The Irish advertising market grew by 20 per cent last year, GroupM Ireland reports. WPP’s media group predicts growth of nine per cent in the Irish market in 2022, after a decline of six per cent in 2020 due to the impact of the coronavirus pandemic. GroupM partly credits the growth in the Irish market to the country’s resilience and resourcefulness.

The growth rate is closely aligned with GroupM’s projection for global growth of 22.5 per cent in 2021 and 9.7 per cent this year. Alcoholic and soft drinks had the highest level of growth in advertising spend in Ireland last year with a rate of 80 per cent. The growth was driven by the in-home trade and a move to non-alcoholic variants due to tightened advertising guidelines.

Household services, finance and government, social, and political bodies maintained high levels of advertising, as in 2020. In 2022, GroupM expects to see lower levels of growth, but continued consistency across these four categories. It expects the highest year-on-year shifts to come from the entertainment and media, travel and transport and possibly motors.

At a rate of 23 per cent, spending on digital advertising continued to strengthen. It now accounts for 60 per cent of Irish advertising spend, up from 58 per cent. GroupM predicts it will rise to 62 per cent in 2022. GroupM credits this growth to the continued expansion of the app ecosystem, a rise in e-commerce and the growth in cross-border media marketplaces.

Search advertising also outperformed the average growth rate for digital.

Digital grew at an even faster rate globally and now accounts for 64.4 per cent of market share, up from 60.5 per cent in 2020. GroupM estimates that Meta, Alphabet and Amazon captured up to 90 per cent of the global total. Each grew at an impressive rate, refuting the idea of a deep industry-wide negative impact to ad spend as a result of Apple’s iOS update.

OOH up 

Out of home (OOH) advertising recorded growth of 19 per cent in 2021, albeit from a low base after 2020. OOH is expected to grow by a further 27 per cent this year, outpacing the international growth rate 17.1 per cent in 2021 and 6.4 per cent in 2022. OOH is benefitting from new digital formats which allows for incremental sources of demand to emerge.

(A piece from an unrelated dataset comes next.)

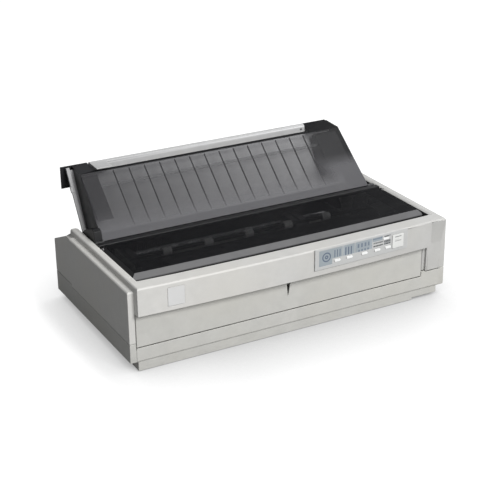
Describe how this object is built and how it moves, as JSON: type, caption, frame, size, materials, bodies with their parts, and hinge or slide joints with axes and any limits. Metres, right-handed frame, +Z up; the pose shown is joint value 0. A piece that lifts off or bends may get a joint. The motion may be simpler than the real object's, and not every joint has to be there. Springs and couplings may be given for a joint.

Better targeting, the capacity for real-time and/or programmatic buying and an increasing number of locations for digital signage are all positive factors for the future. Television advertising spend grew by 16 per cent in Ireland in 2021, compared 11.7 per cent globally and accounted for 18 per cent of market share. Radio was up 12 points, with a nine per cent share.

Among the trends GroupM identified was the continued importance placed on TV advertising by large advertisers. While digital accounted for 60 per cent of spend over the past year, the report notes that many smaller advertisers will allocate all or nearly their entire budget to this format, while larger advertisers typically allocate a larger share of their budget to TV.

Print titles temporarily halted previous declines, with newspaper advertising rebounding by 15 per cent due to a strong digital-first bounce back from local advertisers. Newspapers accounted for eight per cent market share in 2021 and magazines for one per cent. Press spend is expected to fall this year will account for seven market share, the report claims.

Backlog

Cinema advertising only partially recovered this year, but is expected to grow by close to 90 per cent in 2022, as Hollywood studios release their extensive backlog of films and audiences’ pent up demand to re-engage with a perennially popular leisure activity is finally sated. Bill Kinlay (pictured), CEO, GroupM Ireland, described 2021 as a  year of growth.

GroupM data revealed that a large advertiser in Ireland typically allocated 40 per cent of its budget to TV and 30 per cent to digital in 2021. The trend was replicated across GroupM clients in the UK and Germany. The US, China and the UK were the leading contributors to global growth, where many small businesses employed large digital advertising platforms.

“After a particularly difficult year for the industry in 2020, it is extremely reassuring to see the high level of growth in the market over the past year, with indicators that this will continue in 2022,” Kinlay said. “While the pandemic was extremely challenging for society at large, the economic growth we are seeing in our industry is a sign of the resilience.”